Thursday, February 21, 2019
Immigration Article of the Day: Towards Empowerment and Sustainability: Reforming America's Syrian Refugee Policy by Sahar F. Aziz, Joanna Gardner, and Omar Rana
Towards Empowerment and Sustainability: Reforming America's Syrian Refugee Policy by Sahar F. Aziz, Joanna Gardner, and Omar Rana
The number of refugees and displaced people worldwide has reached unprecedented levels. Of the world’s 68.5 million refugees and displaced people, by far the largest number are Syrian. The nearly 13 million Syrian refugees and internally-displaced persons account for sixty percent of Syria’s pre-war population. A violent proxy war starting in 2011 has resulted in mass civilian casualties, human rights abuses, and widespread destruction. After eight years of war, Syria remains too dangerous for most refugees to return home. The UN refugee agency warns it is unknown when threshold requirements for large-scale safe and voluntary returns to Syria will be met for refugees who fled their homes to live in neighboring countries.
While media coverage has focused on Syrian refugees seeking asylum in third countries, such as Europe and the United States, eighty percent of the seven million externally displaced Syrians have sought refuge in the countries neighboring Syria: Jordan, Iraq, Turkey, Egypt and Lebanon. As millions of Syrian refugees crossed their borders, these countries assumed the enormous financial burden of providing refugees with the protections mandated by international law. The principle of non-refoulement — a legal norm prohibiting host nations from sending refugees back to countries where their lives are in danger — requires host countries to provide refuge to Syrians until it is safe for them to return home.
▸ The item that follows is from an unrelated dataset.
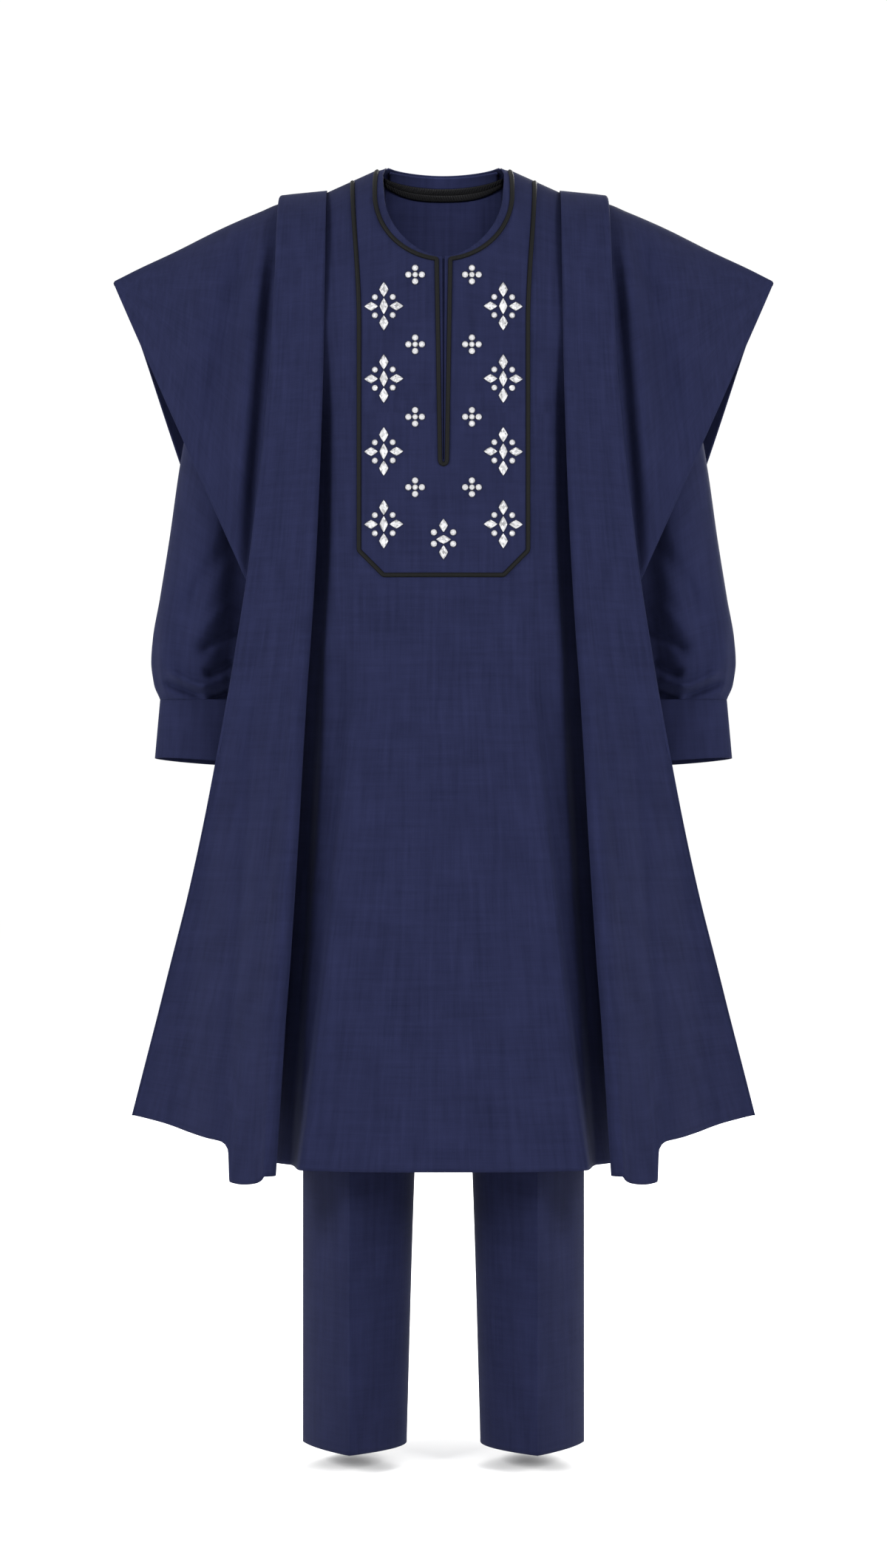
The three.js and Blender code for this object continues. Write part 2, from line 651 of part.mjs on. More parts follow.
const neckCordPath = [...otherHalf, [0, slitBottomZ - SLIT_CORD.turn], ...halfCord];
addPiece('neck_and_slit_piping', pipingGeometry(neckCordPath, 'front'), BLACK);

// Piping round the bib, from shoulder to shoulder.
const bibSide = [];
for (let k = 0; k <= BIB_CORD.sideSteps; k += 1) {
  const z = mix(BIB_CORD.top, BIB.bottom + BIB.chamferRise, (k / BIB_CORD.sideSteps) ** 2);
  bibSide.push([mix(BIB.top, BIB.side, ease(-z / BIB_CORD.straightBy)), z]);
}
const bibCornerX = BIB.side - BIB.chamfer;
const bibBottom = [];
for (let k = 0; k <= BIB_CORD.bottomSteps; k += 1) {
  bibBottom.push([mix(-bibCornerX, bibCornerX, k / BIB_CORD.bottomSteps), BIB.bottom]);
}
const bibPath = [...bibSide.map(([x, z]) => [-x, z]), ...bibBottom, ...[...bibSide].reverse()];
addPiece('bib_piping', pipingGeometry(bibPath, 'front'), BLACK);

// Strip of cloth that closes the slit from behind.
const lapGrid = [];
for (let i = 0; i <= UNDERLAP.steps; i += 1) {
  const z = mix(NECK.centre - NECK.radius - UNDERLAP.above, UNDERLAP.bottom, i / UNDERLAP.steps);
  lapGrid.push([-1, 0, 1].map((u) => onTunic(u * UNDERLAP.half, z, 'front', 'inner', -HALF - SEAM)));
}
addPiece('slit_underlap', clothGeometry(lapGrid), NAVY);

// Facing inside the back neck, with a braid along its lower edge.
function backNeckBand(from, to) {
  const grid = [];
  for (let i = 0; i <= 2; i += 1) {
    const row = [];
    for (let j = 0; j <= FACING.steps; j += 1) {
      const x = mix(-FACING.half, FACING.half, j / FACING.steps);
      const narrowing = 1 - FACING.taper * (x / FACING.half) ** 2;
      const z = backNeckZ(x) - mix(from, to, i / 2) * narrowing - FACING.below;
      row.push(onTunic(x, z, 'back', 'inner', -HALF - 2 * SEAM));
    }
    grid.push(row);
  }
  return clothGeometry(grid);
}
addPiece('back_neck_facing', backNeckBand(0, FACING.height - SEAM), NAVY);
addPiece('back_neck_braid', backNeckBand(FACING.height, FACING.height + FACING.braid), BLACK);

// Tunic sleeve and cuff, right side

const RING = 2 * ARMHOLE_STEPS;

function ellipseRing(ring, { swing = 0, ripple = 0, tilt = 0 } = {}) {
  const points = [];
  for (let k = 0; k < RING; k += 1) {
    const angle = (2 * Math.PI * k) / RING;
    const wave = 1 + (ripple * Math.cos(GATHERS.count * angle)) / GATHERS.size;
    const c = Math.cos(angle) * wave;
    const s = Math.sin(angle) * wave;
    const x = mix(ring.inX, ring.outX, (1 + c) / 2);
    const z = mix(ring.inZ, ring.outZ, (1 + c) / 2) + tilt * s;
    points.push(new THREE.Vector3(x, swing - ring.deep * s, z));
  }
  return points;
}

const firstRing = [];
for (let k = 0; k < RING; k += 1) {
  const step = k <= ARMHOLE_STEPS ? k : RING - k;
  const side = k <= ARMHOLE_STEPS ? 'front' : 'back';
  const z = armholeLevels[step];
  const p = tunicPoint(tunicEdge(z), z, side);
  if (step === 0 || step === ARMHOLE_STEPS) p.y = 0;
  p.x += SEAM + ARMPIT_EASE * (step / ARMHOLE_STEPS) ** 3;
  firstRing.push(p);
}
const sleeveGrid = [firstRing];
SLEEVE_RINGS.forEach((ring, i) => {
  const t = i / (SLEEVE_RINGS.length - 1);
  const gathered = i < SLEEVE_RINGS.length - 1 ? ease((t - GATHERS.from) * GATHERS.over) : 0;
  const ripple = GATHERS.depth * gathered;
  sleeveGrid.push(ellipseRing(ring, { swing: SLEEVE_SWING * t, ripple }));
});
const cuffNormal = (k) => {
  const angle = (2 * Math.PI * k) / RING;
  const half = (CUFF.outX - CUFF.inX) / 2;
  return new THREE.Vector3(Math.cos(angle) / half, -Math.sin(angle) / CUFF.deep, 0).normalize();
};
const sleeveNormal = (i, k) => {
  if (i === SLEEVE_RINGS.length) return cuffNormal(k);
  if (i > 0) return null;
  const step = k <= ARMHOLE_STEPS ? k : RING - k;
  const under = step === ARMHOLE_STEPS ? -1 : 1;
  return armholeNormal(step, 1, k <= ARMHOLE_STEPS ? -1 : 1).multiplyScalar(under);
};
addPair('tunic_sleeve', clothGeometry(sleeveGrid, { ring: true, normalAt: sleeveNormal }), NAVY);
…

Four recommendations, if implemented, would contribute toward a sustainable and more effective U.S. Syrian refugee policy. First, U.S. aid should increase to fund programs that empower refugees to be economically independent rather than indefinitely dependent on international aid. Second, development aid to Jordan should strengthen both state institutions and the private sector. Third, the U.S. should fund humanitarian projects with broad eligibility criteria not limited solely to Syrian refugees. Granting access to U.S.-funded humanitarian programs to low-income Jordanians and refugees from other countries reduces inter-community tensions and promotes social cohesion. Finally, sustainable and targeted aid to countries of first asylum such as Jordan should be prioritized in conjunction with an increase in Syrian refugee resettlement to the U.S.
While U.S. refugee resettlement cannot replace the need for a final solution to the Syrian conflict, increasing the U.S.’s refugee resettlement ceiling, particularly the number of refugees who can be admitted from the Middle East and especially Syria, would ease the burden on the U.S.’s allies in the region that currently shoulder most of the financial and political costs of the crisis. By accepting its fair share of refugees, the U.S. encourages countries of first asylum to continue meeting their international obligations with respect to refugees. Conversely, the Trump administration’s hostility towards refugees grants tacit permission for host countries to give in to mounting domestic political pressure to prematurely send Syrian refugees home to dangerous conditions.